The proceeds from the issue will be allocated to the construction, renovation, safety measures and earthquake-proofing for publicly-owned buildings dedicated to school education at all levels - from nursery school to university - and for urban redevelopment, with initiatives aimed at improving living standards in areas subject to degradation, social hardship and poor safety and security conditions. In addition, this new operation reaffirms CDP’s desire to expand the forms of funding dedicated to activities with a positive social and environmental impact, in line with the UN 2030 Agenda’s framework.
The Social bond issue is inspired by the SDGs 4 and 11 of the United Nations Sustainable Development Goals (UN SDGs): "Quality Education" and "Sustainable Cities and Communities": CDP for the first time has reoriented its operating model towards sustainable development themes, thanks to the 2019 - 2021 Business Plan.

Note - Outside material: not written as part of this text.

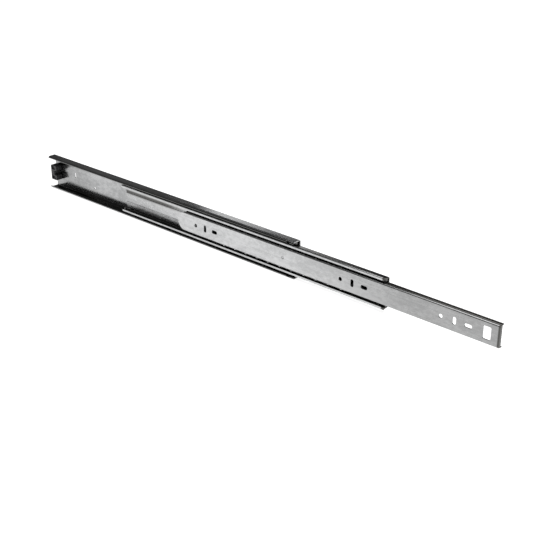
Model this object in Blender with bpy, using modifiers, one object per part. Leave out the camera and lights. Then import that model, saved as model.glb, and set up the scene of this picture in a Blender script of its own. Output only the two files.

The latest data made available by the MIUR in September 2018 regarding the state of health of Italian school buildings underline the need for an intervention in terms of safety, requalification and restructuring. For the patrimony of the local authorities, of over 50 thousand active buildings - of which over 60% built before 1975 - only 54% of the structures have a static test certificate, while over 50% don’t have a certificate for fire prevention.
According to ISTAT data, the percentage of the Italian building stock in conditions of structural deterioration is significant: from 40% of the buildings in Naples and Reggio Calabria to 10% - 20% of those in cities such as Rome, Florence, Venice, Genoa, Bari, and Cagliari. Twenty-four million people live in areas with seismic risk, while another 6 million live in areas with a hydrogeological risk. In this scenario, the role of urban suburbs is central, with a high population density and the presence of degradation, marginality, and social unease.
The new CDP Social Bond issue will therefore contribute to reducing this infrastructural gap, financing interventions to help school construction and urban redevelopment, with a view to sustainable development.
The fixed rate, unsubordinated and unsecured issue, with a nominal value of 750 million euro, is addressed at institutional investors.
The social bond issue has a tenor of 7 years and an annual coupon of 2.125%: the initiative is part of CDP's "Green, Social and Sustainability Bond Framework" and in line with the Social Bond Principles published by the International Capital Market Association (ICMA). For the transaction, CDP obtained a Second Party Opinion provided by Vigeo Eiris.